* START RECORDED DATA *
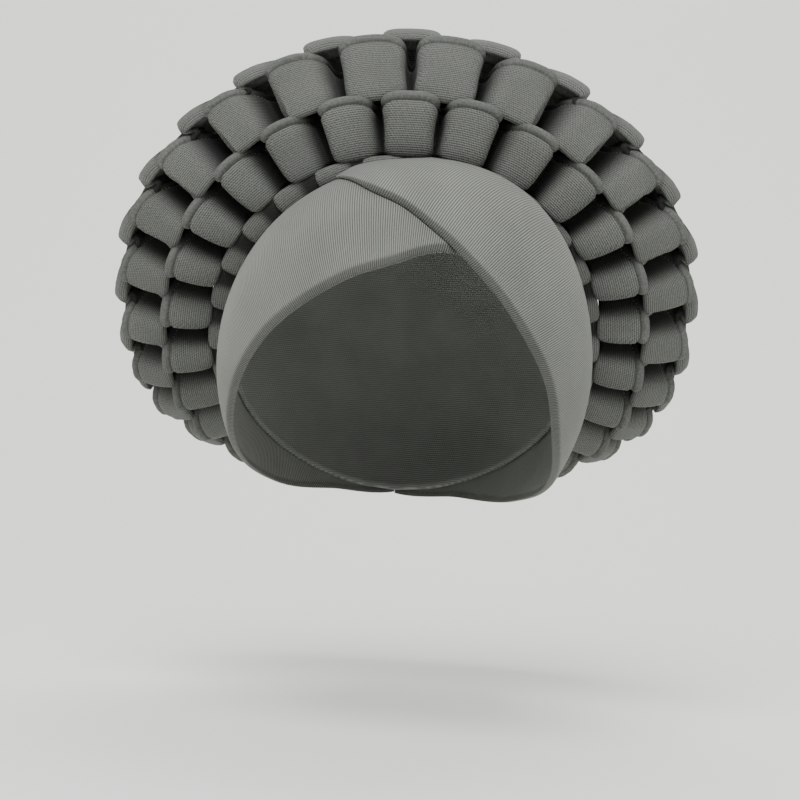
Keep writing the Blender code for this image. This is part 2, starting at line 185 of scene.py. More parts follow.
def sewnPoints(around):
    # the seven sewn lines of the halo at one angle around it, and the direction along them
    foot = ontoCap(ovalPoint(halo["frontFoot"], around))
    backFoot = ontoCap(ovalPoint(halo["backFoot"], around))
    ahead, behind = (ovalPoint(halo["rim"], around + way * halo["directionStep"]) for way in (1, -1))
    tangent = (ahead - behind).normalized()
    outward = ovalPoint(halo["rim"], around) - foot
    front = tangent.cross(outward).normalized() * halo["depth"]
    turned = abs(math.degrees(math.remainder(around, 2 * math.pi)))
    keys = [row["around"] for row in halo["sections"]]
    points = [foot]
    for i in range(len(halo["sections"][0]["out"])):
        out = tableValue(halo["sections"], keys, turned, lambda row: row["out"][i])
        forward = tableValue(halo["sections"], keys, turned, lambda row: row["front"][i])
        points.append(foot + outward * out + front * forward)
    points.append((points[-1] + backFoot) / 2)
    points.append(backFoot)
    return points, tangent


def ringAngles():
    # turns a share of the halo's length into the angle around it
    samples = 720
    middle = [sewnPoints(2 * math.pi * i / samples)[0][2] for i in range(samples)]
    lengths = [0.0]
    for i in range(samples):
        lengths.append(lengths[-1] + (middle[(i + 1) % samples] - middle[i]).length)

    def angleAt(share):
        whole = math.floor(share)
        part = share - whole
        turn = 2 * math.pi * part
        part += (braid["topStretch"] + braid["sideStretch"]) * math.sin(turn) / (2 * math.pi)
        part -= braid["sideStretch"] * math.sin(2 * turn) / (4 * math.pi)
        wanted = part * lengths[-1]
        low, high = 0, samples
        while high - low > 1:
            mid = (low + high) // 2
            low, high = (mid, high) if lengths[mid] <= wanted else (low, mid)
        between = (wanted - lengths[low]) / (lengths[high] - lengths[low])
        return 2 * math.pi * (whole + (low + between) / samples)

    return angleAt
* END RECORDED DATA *
— PROBLEM —
Write the whole listing out again. Keep every line exactly as it is.

— EXERCISE RESULT —
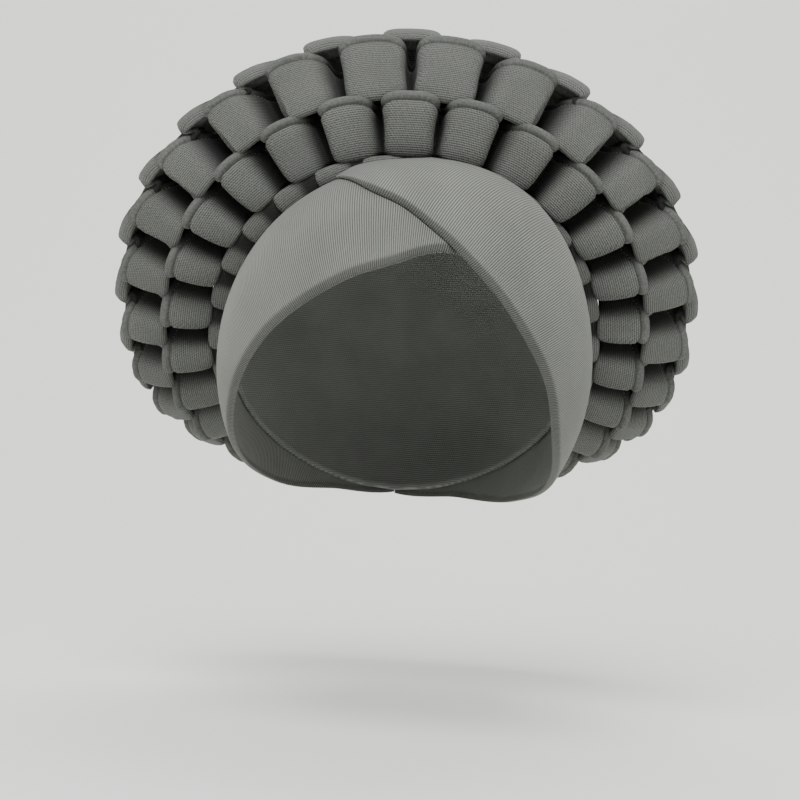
Keep writing the Blender code for this image. This is part 2, starting at line 185 of scene.py. More parts follow.
def sewnPoints(around):
    # the seven sewn lines of the halo at one angle around it, and the direction along them
    foot = ontoCap(ovalPoint(halo["frontFoot"], around))
    backFoot = ontoCap(ovalPoint(halo["backFoot"], around))
    ahead, behind = (ovalPoint(halo["rim"], around + way * halo["directionStep"]) for way in (1, -1))
    tangent = (ahead - behind).normalized()
    outward = ovalPoint(halo["rim"], around) - foot
    front = tangent.cross(outward).normalized() * halo["depth"]
    turned = abs(math.degrees(math.remainder(around, 2 * math.pi)))
    keys = [row["around"] for row in halo["sections"]]
    points = [foot]
    for i in range(len(halo["sections"][0]["out"])):
        out = tableValue(halo["sections"], keys, turned, lambda row: row["out"][i])
        forward = tableValue(halo["sections"], keys, turned, lambda row: row["front"][i])
        points.append(foot + outward * out + front * forward)
    points.append((points[-1] + backFoot) / 2)
    points.append(backFoot)
    return points, tangent


def ringAngles():
    # turns a share of the halo's length into the angle around it
    samples = 720
    middle = [sewnPoints(2 * math.pi * i / samples)[0][2] for i in range(samples)]
    lengths = [0.0]
    for i in range(samples):
        lengths.append(lengths[-1] + (middle[(i + 1) % samples] - middle[i]).length)

    def angleAt(share):
        whole = math.floor(share)
        part = share - whole
        turn = 2 * math.pi * part
        part += (braid["topStretch"] + braid["sideStretch"]) * math.sin(turn) / (2 * math.pi)
        part -= braid["sideStretch"] * math.sin(2 * turn) / (4 * math.pi)
        wanted = part * lengths[-1]
        low, high = 0, samples
        while high - low > 1:
            mid = (low + high) // 2
            low, high = (mid, high) if lengths[mid] <= wanted else (low, mid)
        between = (wanted - lengths[low]) / (lengths[high] - lengths[low])
        return 2 * math.pi * (whole + (low + between) / samples)

    return angleAt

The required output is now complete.